YOUR OBJECTIVE:
Repeat only the lines running from the beginning of the material through the line that contains "c.line(ground, 3, (269, 1136), (275, 1120))".

COLLECTED MATERIAL:

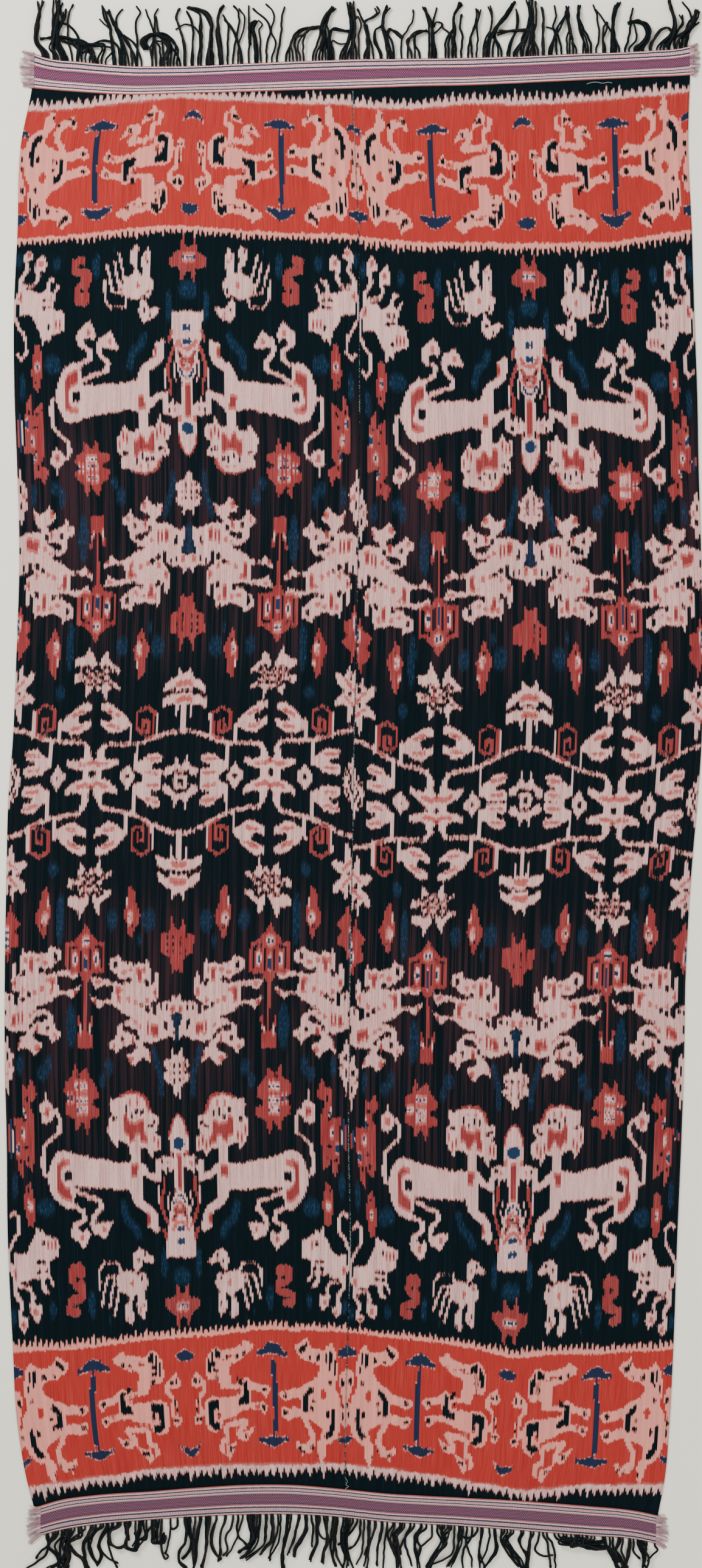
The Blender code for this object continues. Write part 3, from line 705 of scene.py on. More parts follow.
def drawCentreLine(c):
    c.mirrorAt = 143
    c.fill(pale, (143, 1140), (127, 1140), (127, 1131), (120, 1128), (111, 1124), (100, 1116), (100, 1105),
           (110, 1108), (120, 1109), (126, 1104), (127, 1085), (132, 1096), (143, 1113))
    c.line(red, 8, (121, 1118), (134, 1120), (143, 1116))
    c.spots(ground, (143, 1136, 5, 4))
    c.fill(pale, (86, 1112), (91, 1122), (99, 1131), (99, 1140), (74, 1140), (74, 1131), (80, 1122))
    c.spots(ground, (86, 1137, 3.6, 4))
    c.mirrorSlip = -9
    c.fill(pale, (30, 1094), (40, 1089), (54, 1092), (60, 1100), (70, 1106), (76, 1112), (75, 1124),
           (66, 1128), (60, 1136), (32, 1136), (30, 1122), (35, 1116), (47, 1116), (46, 1109), (34, 1108))
    c.line(red, 7, (38, 1125), (55, 1125))
    c.line(red, 7, (36, 1099), (54, 1102))
    c.mirrorAt, c.mirrorSlip = None, 0
    c.fill(pale, (0, 1140), (9, 1140), (14, 1128), (25, 1130), (28, 1120), (24, 1112), (15, 1111),
           (11, 1104), (8, 1088), (5, 1103), (0, 1108))
    c.line(ground, 5, (0, 1120), (11, 1122), (15, 1134))
    c.spots(ground, (0, 1138, 5, 6))
    c.fill(pale, (277, 1090), (274, 1096), (272, 1108), (268, 1102), (266, 1116), (261, 1112), (263, 1124),
           (258, 1131), (264, 1140), (277, 1140))
    c.line(ground, 3, (266, 1124), (271, 1111))
    c.line(ground, 3, (269, 1136), (275, 1120))


def drawFaintBlues(c):
    for u, v, halfU, halfV in ((4, 316, 10, 12), (29, 340, 5, 22), (147, 278, 6, 20), (210, 272, 6, 10),
                               (272, 262, 5, 12), (215, 432, 14, 13), (47, 903, 11, 17), (105, 903, 9, 15),
                               (189, 905, 6, 42), (202, 986, 8, 10), (216, 652, 8, 10), (206, 666, 6, 14),
                               (252, 664, 5, 16), (120, 640, 6, 10), (110, 662, 8, 12), (2, 742, 8, 36),
                               (264, 468, 5, 20), (171, 730, 8, 36), (60, 870, 4, 8)):
        c.spots(navy, (u, v, halfU, halfV))
    c.line(navy, 11, (68, 388), (74, 402), (86, 412), (90, 424), (92, 436))
    c.line(navy, 9, (38, 690), (27, 650), (25, 620))
    c.line(navy, 7, (192, 446), (200, 454))


def paintedChart():
    chart = DyeChart()
    chart.cells[:chartSize["band"]] = red
    for draw in (
        drawFaintBlues, drawPoleAndCrescents, drawRearingHorse, drawLeapingHorse, drawEyedStar, drawRooster,
        drawSnake, drawSkullTree, drawLion, drawEdgeRooster, drawCat, drawGridFlower, drawWhiteStars,
        drawDragonAndPole, drawRedStarsAndOvals, drawSixPointStars, drawVineAndBirds, drawCentreLine,
    ):
        draw(chart)
    return chart.cells


chart = paintedChart()
print("dye chart painted", chart.shape)

# How the chart lies on each panel: where its rows fall down the cloth, and how the borders wave.
chartRows = np.array([0, 210, 264, 348, 560, 644, 863, 1136])
panelSettings = {
    "bundles": 184, "rows": 410, "fineRows": 5,
    "thick": 1.2, "gap": 0.15, "endLift": 1.0,
    "farPitch": 11.4, "nearPitch": 8.8, "tooth": 17, "lineWidth": 6.0,
    "bakeStrips": ((0.0, 0.64), (0.66, 0.32), (0.985, 0.014)),  # start and width for top, underside, walls
}
panelLooks = {
    "left": {
        "far": (163, 372, 418, 512, 731, 796, 1024, 1275),
        "near": (2415, 2195, 2151, 2067, 1855, 1771, 1552, 1275),
        "farOuter": ((60, 183), (150, 175), (300, 160), (421, 167), (560, 171), (592, 176)),
        "farInner": ((40, 395), (200, 380), (300, 372), (400, 383), (560, 387), (592, 390)),
        "nearInner": ((12, 2221), (150, 2210), (300, 2195), (440, 2180), (570, 2187)),
        "nearOuter": ((25, 2446), (150, 2428), (250, 2415), (400, 2405), (568, 2404)),
        "centre": ((15, 1288), (155, 1270), (298, 1284), (440, 1268), (578, 1286)),
        "axisShift": ((160, 6), (430, 1), (1275, -1), (1700, -1), (1900, 2), (2150, 5), (2300, 10)),
    },
    "right": {
        "far": (170, 404, 451, 541, 760, 824, 1043, 1305),
        "near": (2454, 2225, 2177, 2087, 1868, 1797, 1577, 1305),
        "farOuter": ((580, 176), (680, 178), (760, 172), (900, 170), (1000, 163), (1137, 150)),
        "farInner": ((580, 391), (700, 402), (850, 404), (1000, 400), (1137, 378)),
        "nearInner": ((565, 2186), (720, 2203), (840, 2227), (930, 2221), (1000, 2222), (1112, 2212)),
        "nearOuter": ((565, 2404), (650, 2415), (750, 2430), (853, 2448), (950, 2440), (1105, 2437)),
        "centre": ((580, 1300), (620, 1309), (660, 1320), (715, 1333), (780, 1321), (864, 1315),
                   (950, 1322), (1005, 1333), (1060, 1330), (1100, 1323), (1150, 1318)),
        "axisShift": ((160, 2), (430, 4), (1275, 0), (2150, -2), (2300, -3)),
    },
}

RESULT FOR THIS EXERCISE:
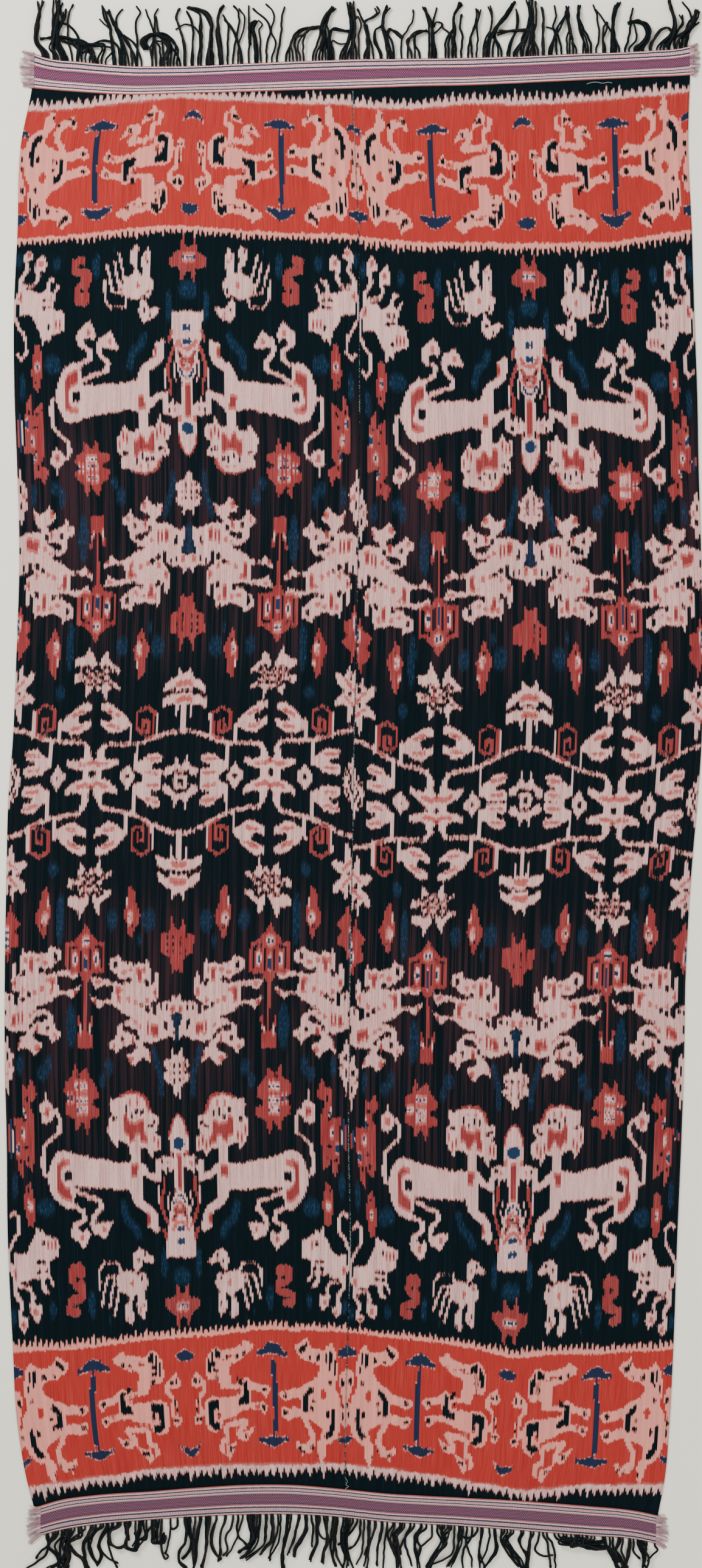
The Blender code for this object continues. Write part 3, from line 705 of scene.py on. More parts follow.
def drawCentreLine(c):
    c.mirrorAt = 143
    c.fill(pale, (143, 1140), (127, 1140), (127, 1131), (120, 1128), (111, 1124), (100, 1116), (100, 1105),
           (110, 1108), (120, 1109), (126, 1104), (127, 1085), (132, 1096), (143, 1113))
    c.line(red, 8, (121, 1118), (134, 1120), (143, 1116))
    c.spots(ground, (143, 1136, 5, 4))
    c.fill(pale, (86, 1112), (91, 1122), (99, 1131), (99, 1140), (74, 1140), (74, 1131), (80, 1122))
    c.spots(ground, (86, 1137, 3.6, 4))
    c.mirrorSlip = -9
    c.fill(pale, (30, 1094), (40, 1089), (54, 1092), (60, 1100), (70, 1106), (76, 1112), (75, 1124),
           (66, 1128), (60, 1136), (32, 1136), (30, 1122), (35, 1116), (47, 1116), (46, 1109), (34, 1108))
    c.line(red, 7, (38, 1125), (55, 1125))
    c.line(red, 7, (36, 1099), (54, 1102))
    c.mirrorAt, c.mirrorSlip = None, 0
    c.fill(pale, (0, 1140), (9, 1140), (14, 1128), (25, 1130), (28, 1120), (24, 1112), (15, 1111),
           (11, 1104), (8, 1088), (5, 1103), (0, 1108))
    c.line(ground, 5, (0, 1120), (11, 1122), (15, 1134))
    c.spots(ground, (0, 1138, 5, 6))
    c.fill(pale, (277, 1090), (274, 1096), (272, 1108), (268, 1102), (266, 1116), (261, 1112), (263, 1124),
           (258, 1131), (264, 1140), (277, 1140))
    c.line(ground, 3, (266, 1124), (271, 1111))
    c.line(ground, 3, (269, 1136), (275, 1120))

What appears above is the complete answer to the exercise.